The first time I had malaria, I had to call into work and I was sitting at home with a fever. My chief Samuel sent Gaur to take me to the hospital, but he felt so free he came directly into my house and knocked directly on my bedroom door under directions from my houseboy. So he took me to the hospital for a blood test, but after that said he had some errands and took me to his home so I could lie down and watch television. (This was quite a luxury. First, he had a television and second, they had a powerful generator that they were able to run during the day). But it was just a feeling, I became so uncomfortable. He even insisted I lie down in his bed while he went for his errands but I refused, explaining that I wanted to watch television.
After time, Gaur kept inviting me to Indian parties, but I kept refusing. Then he kept mentioning that his friends were coming with their “girlfriends” and would like me to come too. I did not let that pass by me… I asked him if these friends were married, and he said yes, but they had girlfriends here. And then I made clear that I would have no place there since I was nobody’s girlfriend. I don’t think he thought I was, but it was like he was dreaming. It was like he had this strange childish crush on me. Was he not criticizing all the Africans for not having family values? I was confused.
From then on, even though I knew somehow he was a nice man, I really tried to distance myself from Gaur. My office was already planned to be in a small container that was far from the rest of the Engineering unit. It was planned this way, because it was the only place they had room at the moment, and they could also add water pipes and other things for my laboratory work. I was a little upset about this at the beginning, because it was really about a 10 minute walk to the rest of Engineering and I knew with all the bureaucracy I would have to walk back and forth a lot for no reason, and also it would be difficult to get information. In general, it was frustrating working with everyone, because they were not very co-operative and for the most part lazy, difficult to communicate with, so I imagined the situation would be worse if I was far from everybody.
Gaur informed our boss that he would share the office with me. I didn’t like this idea at all, partly because he was kind of too lazy and relaxed and partly because I knew he would feel even more like I was his possession. So I argued the possibility and said it didn’t make sense, there was no room because it was going to be a laboratory (this was true), and the issue was dropped. And… the point was taken. After this time, Gaur became more afraid of me, and never asked me again to Indian dinners.
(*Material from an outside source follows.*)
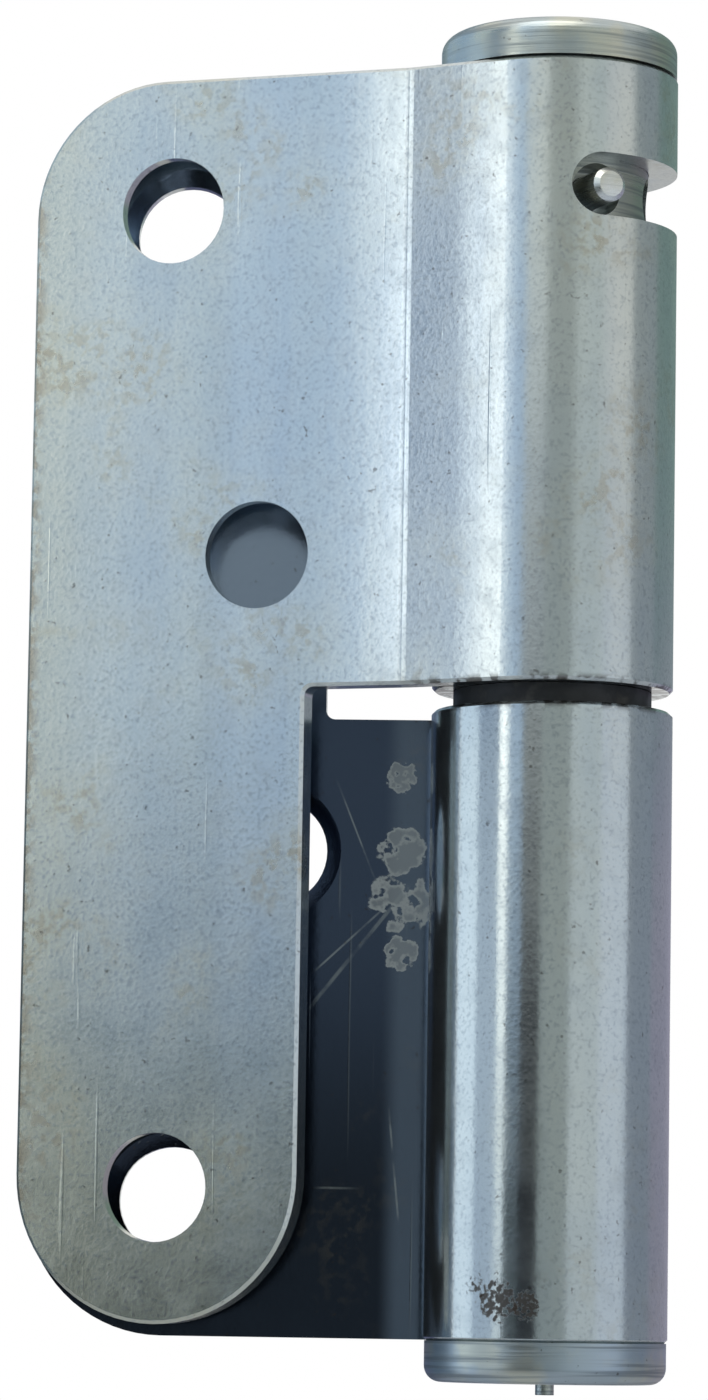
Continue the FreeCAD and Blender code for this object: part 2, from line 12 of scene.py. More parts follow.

In general, I was apprehensive about social things in Sierra Leone, because the only source of entertainment seemed to be nightclubs. There were no movie theatres, no libraries, hardly any cafes, and not even so many restaurants. I was reluctant to go to any nightclub and feared it would be another China House. In addition to all of this, I only seemed to know men so far, so I didn’t exactly feel comfortable going out with them all the time, especially with all the misunderstandings I had already encountered. And I had no vehicle, so I was completely dependent on others. I was really beginning to feel lonely. I was constantly surrounded by people but I really didn’t fit in — nor did I want to.